All became clear when the company entered administration in early May, news that did come as a severe shock. Sighs of relief were breathed later in the month when it was announced that it had been acquired by London-based investment company Breal Capital, thus ensuring the future of the brewery and preserving 150 jobs.
Somehow this all seemed a bit too convenient, and it must be remembered that the company’s shareholders and creditors – including HMRC – ended up losing all their money, while their lenders suffered a severe haircut. One very significant loss was that of the CAMRA Members’ Investment Club (CMIC), who at the last valuation held shares valued at £395,000, accounting for 2.39% of their whole fund and 13.57% of Black Sheep’s issued capital. As someone with a small holding in CMIC I have suffered a personal loss of a couple of hundred pounds.
I recently came across this blog by a disgruntled investor in Black Sheep who points out a long sequence of management failures and poor decisions. I have no knowledge of this beyond what has been publicly reported, but if even half of this is true it is extremely damning. In particular he points out that in 2016 Paul Theakston rejected an offer from Marston’s of £4 per share, whereas shortly before the company entered administration the price was only around £1.20. (Although, given Marston’s subsequent history, it’s unlikely that the brewery would have survived until now). He also suggests that, given their substantial holding, CMIC should have taken a more active role in monitoring the company’s fortunes.
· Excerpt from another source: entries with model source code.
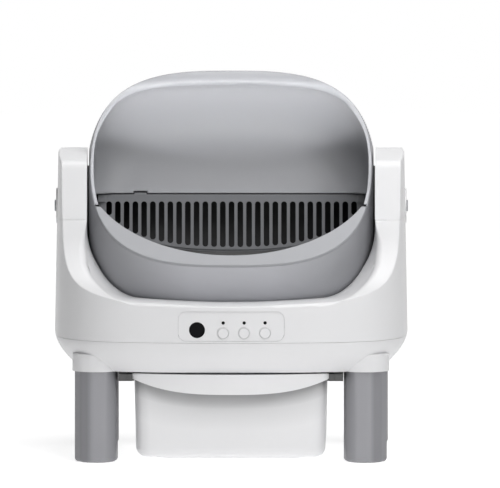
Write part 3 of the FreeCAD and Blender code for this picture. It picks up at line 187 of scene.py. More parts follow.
class LitterBoxStudio(PropertyGroup):
    """Camera and lights."""

    mm_per_pixel: FloatProperty(name="Millimetres per pixel", description="Scale of the front view",
                                default=1.548, min=0.5, max=5.0)
    camera_rise: FloatProperty(name="Camera rise", description="Angle of the view above the horizon",
                               subtype="ANGLE", unit="ROTATION", default=math.radians(5.0))
    camera_turn: FloatProperty(name="Camera turn", description="Angle of the view round the machine",
                               subtype="ANGLE", unit="ROTATION", default=math.radians(0.26))
    middle_column: FloatProperty(name="Middle column", description="Pixel column of the machine's middle",
                                 default=231.3)
    floor_row: FloatProperty(name="Floor row", description="Pixel row of the frame's origin", default=452.2)
    key: FloatProperty(name="Key", description="Power of the broad lamp above the front, to the right",
                       unit="POWER", default=22.3)
    top: FloatProperty(name="Top", description="Power of the lamp overhead", unit="POWER", default=11.6)
    fore: FloatProperty(name="Fore", description="Power of the lamp overhead and before the machine",
                        unit="POWER", default=13.0)
    side: FloatProperty(name="Side", description="Power of the weak lamp on the left", unit="POWER",
                        default=1.2)
    hood: FloatProperty(name="Hood", description="Power of the low lamp that lights the hood's roof",
                        unit="POWER", default=0.85)
    floor_glow: FloatProperty(name="Floor glow", description="Light that the pale floor throws upward",
                              default=0.42)


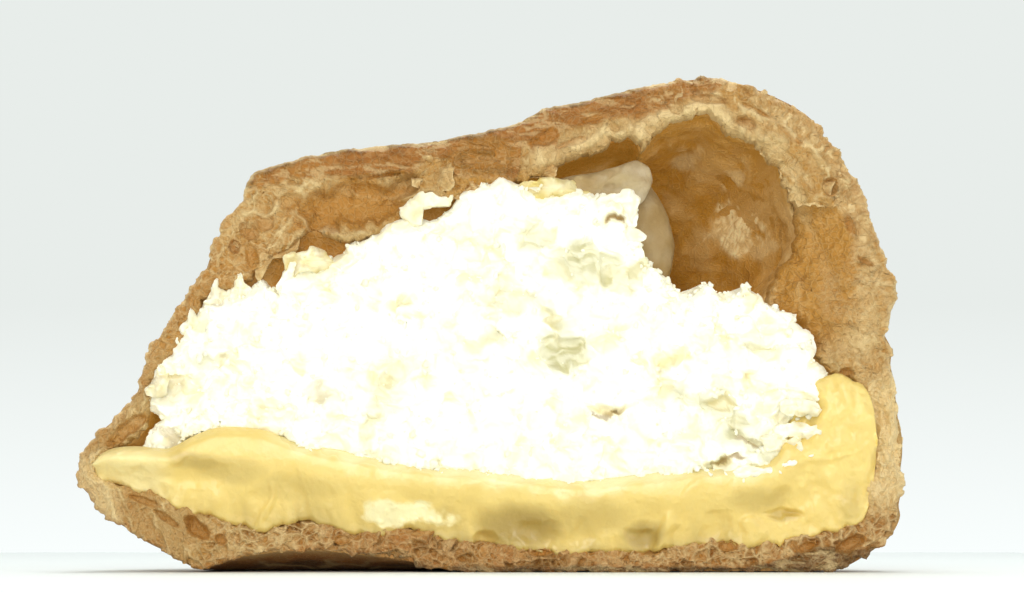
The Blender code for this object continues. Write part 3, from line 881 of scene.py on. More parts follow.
def lining():
    """The inside: soft swells, wrinkles, a few bubbles, and shallow lines where bubbles met.

    It starts further back where the inner wall slopes in. Under the left of the roof it bulges in,
    close behind the cut, as a soft step of depth.
    """
    outline = loop_through(RING, LINING_GRID[0])[:, 2:]
    angles = sweep_angles(LINING_GRID[1])
    grid = swept(outline, LINING_POLE, LINING_REACH, LINING_POWER, angles)
    sloped = past(outline[:, 0], 24, 3) * past(outline[:, 1], 21, 3) * before(outline[:, 1], 41, 3)
    start = (LINING_START + LINING_DEEPER * sloped)[:, None]
    grid[..., 1] += start - (start - LINING_START) * np.sin(angles)
    normal = outwards(grid)
    x, y, z = grid[..., 0], grid[..., 1] - CUT, grid[..., 2]
    behind = y - start
    under_roof = before(x, 6, 4) * past(z, 26, 4)
    bulge = 5.5 * under_roof * soft_step(behind / 3.2) * before(y, 22, 8)
    near, second, _ = cells(grid + 0.8 * rough(grid, 3, 2, 81)[..., None], 5.2, 82)
    edge = np.exp(-(((second - near) / 0.09) ** 2))
    hollows, _ = foam(grid + 0.4 * rough(grid, 1.5, 2, 88)[..., None], 1.5, 83)
    wrinkles = strands(grid * [1.0, 0.6, 1.0] + 1.5 * rough(grid, 4, 2, 80)[..., None], 3.6, 4, 78)
    deep = soft_step(behind / 3)
    uneven = 0.8 * rough(grid, 7, 2, 84) + 0.25 * rough(grid, 1.8, 3, 87) - 0.12 * edge - 0.12 * hollows
    out = deep * uneven - bulge - 0.8 * deep * (wrinkles - 0.4)
    grid = grid + normal * out[..., None]
    marks = lining_looks(grid, y, edge, wrinkles, under_roof)
    plain_angles = sweep_angles(PLAIN_SIDE)
    plain_outline = beside(np.roll(loop_through(RING, LINING_GRID[0]), 2, axis=1), 0.5)
    plain = swept(plain_outline, LINING_POLE, LINING_REACH + 1.2, LINING_POWER, plain_angles)
    plain[..., 1] += start - (start - LINING_START) * np.sin(plain_angles) + 0.2
    plain[..., 2] = np.maximum(plain[..., 2], 0.5)
    back = CUT + LINING_REACH + LINING_START
    poles = [(LINING_POLE[0], back, LINING_POLE[1]), (LINING_POLE[0], back + 1.4, LINING_POLE[1])]
    return bowl_piece("choux_lining", grid, plain, poles, marks)


choux_lining = lining()

# %% [markdown]
# ## Custard
#
# Custard is smooth and soft. The knife dragged it, so its face bulges at the top, draws in below,
# and drips over the crumb. It is a loop in a plane across the cut, front, top, back and bottom,
# carried along X, and the loop shrinks to a point at each end. Its own numbers say how wet it is,
# and where shade is painted on its face.

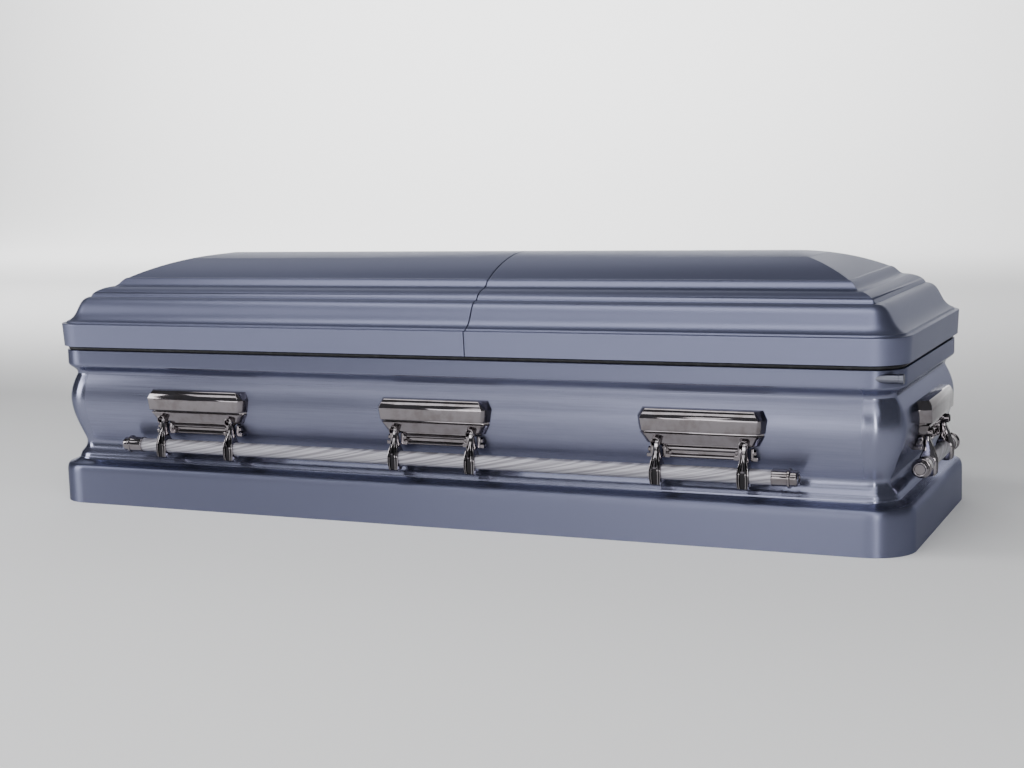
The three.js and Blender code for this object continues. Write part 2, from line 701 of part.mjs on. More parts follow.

The directors blamed difficult trading conditions caused by Covid lockdowns and the “cost of living crisis” for the company’s failure. Yes, times were hard, but many other companies have survived without coming anywhere close to the brink. In most business failures, not just in the brewing sector, what brings companies down is not so much poor trading as excessive borrowing that leaves them dangerously exposed.
In such situations there are no magic solutions, and it is often a case of being caught between a rock and a hard place and having to make hard choices. The business and the jobs have been saved, but the investors and creditors have been hung out to try. And you do have to wonder whether “pre-pack” administrations of this kind are in practice a kind of get out of jail free card for incompetent or reckless directors.